(257i) Chiral Chromatography of Nanomotors
AIChE Annual Meeting
2013
2013 AIChE Annual Meeting
Engineering Sciences and Fundamentals
Microfluidic and Microscale Flows: Separations and Electrokinetics
Tuesday, November 5, 2013 - 10:30am to 10:45am
Rotary nanomotors (nanorotors) with sizes in the range of 0.1-1 micron have been shown experimentally to execute circular motion on scales as small as the motor dimensions. Orientational diffusion of these nanorotors is unavoidable. The combination of a chiral object and a powered motion superposed by stochastic orientational dynamics leads to long-term translational diffusion.
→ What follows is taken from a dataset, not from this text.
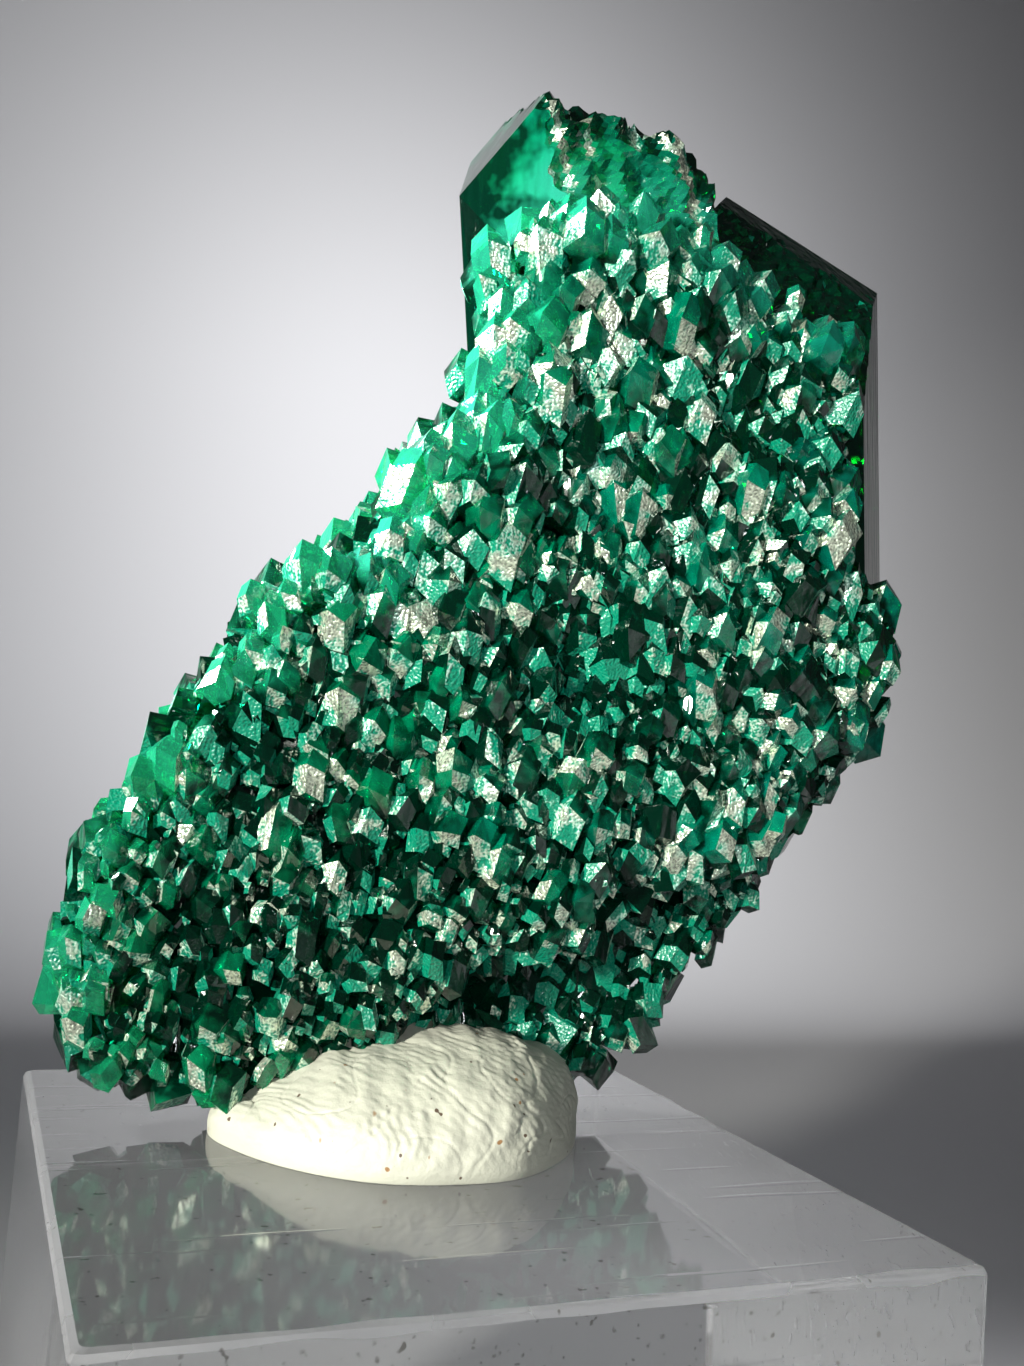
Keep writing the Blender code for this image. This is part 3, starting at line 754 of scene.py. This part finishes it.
def addBigCrystals(materials, collection, cutters):
    for name, values in bigCrystals.items():
        lean = math.radians(values["lean"])
        axis = np.array([[-math.sin(lean), -0.02, math.cos(lean)]])
        points = placeCrystals(
            np.array([values["tip"]]), axis, np.radians([values["spin"]]), np.array([values["radius"]]),
            np.radians([values["slope"]]), np.array([values["length"] / values["radius"]]),
        )
        kinds = np.zeros((1, len(crystalFaces)), np.int32)
        crystalObjects(name, points, materials, kinds, [values["tint"]], collection)
        crystal = collection.objects[-1]
        for cut in values["breaks"]:
            broken = crystal.modifiers.new(cut, "BOOLEAN")
            broken.operation = "DIFFERENCE"
            broken.object = cutters.objects["break_" + cut]
            broken.solver = "MANIFOLD"


def joinPieces(body, collection):
    union = body.modifiers.new("union", "BOOLEAN")
    union.operation = "UNION"
    union.operand_type = "COLLECTION"
    union.collection = collection
    union.solver = "MANIFOLD"
    bpy.context.view_layer.update()
    graph = bpy.context.evaluated_depsgraph_get()
    mesh = bpy.data.meshes.new_from_object(body.evaluated_get(graph))
    keepLargest(mesh)
    return mesh


def addPaintedShadeAndGlow(mesh):
    # painted shade and painted glow values for the materials, at each corner of the mesh in the plate's
    # frame
    corners = np.zeros(3 * len(mesh.vertices))
    mesh.vertices.foreach_get("co", corners)
    corners = corners.reshape(-1, 3) / mm
    flat = corners[:, [0, 2]]
    # painted shade between crystals: how far it lies behind the mean front, from 0 on crystals that stand
    # out to 1 between them, plus the hollows' painted shade, fading out again far behind
    behind = corners[:, 1] - frontDepth(flat)
    pit_shade = smoothStep(behind, *plate["pitShadeFrom"]) + hollows(flat)[1]
    pit_shade *= 1.0 - smoothStep(behind, *plate["pitShadeTo"])
    mesh.attributes.new("pit_shade", "FLOAT", "POINT").data.foreach_set("value", pit_shade)
    # painted glow: how near it is to the thin edge on the lit side, up and to the left, where the glass is
    # made brighter and greener as though light shone through it
    inside = depthInside(flat, plate["crustOutline"])
    lit = smoothStep(0.8 * corners[:, 2] - corners[:, 0], *plate["litFrom"])
    rim = (1.0 - smoothStep(np.abs(inside), 0.5, plate["rimWidth"])) * lit
    mesh.attributes.new("rim", "FLOAT", "POINT").data.foreach_set("value", rim)


def makeSpecimen(materials):
    pieces = hideAway("crystals")
    growCrystals(materials, pieces)
    body = addCores(materials, pieces)
    cutters = hideAway("breaks")
    addBreaks(materials, cutters)
    addBigCrystals(materials, pieces, cutters)
    mesh = joinPieces(body, pieces)
    addPaintedShadeAndGlow(mesh)
    turned = Matrix.Rotation(math.radians(plate["turn"]), 4, "Z")
    mesh.transform(Matrix.Translation((0.0, plate["offset"] * mm, blockTop)) @ turned)
    for helper in [body, *pieces.objects, *cutters.objects]:
        bpy.data.objects.remove(helper, do_unlink=True)
    made = bpy.data.objects.new("dioptase_specimen", mesh)
    bpy.context.scene.collection.objects.link(made)
    return made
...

These nanorotors engage in an unusual chiral diffusion: after one period of deterministic rotation, the nanorotor is not equally likely to displace to its left as right. When these chiral nanorotors experience underdamped motion in a chiral potential, orientational diffusion can lead to a much more remarkable effect. An induced drift velocity, which depends on the sense of rotation of the nanorotor, is generic, and can even be comparable to the motor's speed in some parameter ranges. Depending on the form and strength of the chiral potential, the nanorotor demonstrates a range of dynamics from hopping between local minima to linear-like motion with sudden changes in the direction of motion. We will give a tour of the various regimes of motion in this problem, and discuss the possibilities for experimental realization of "chiral chromatography".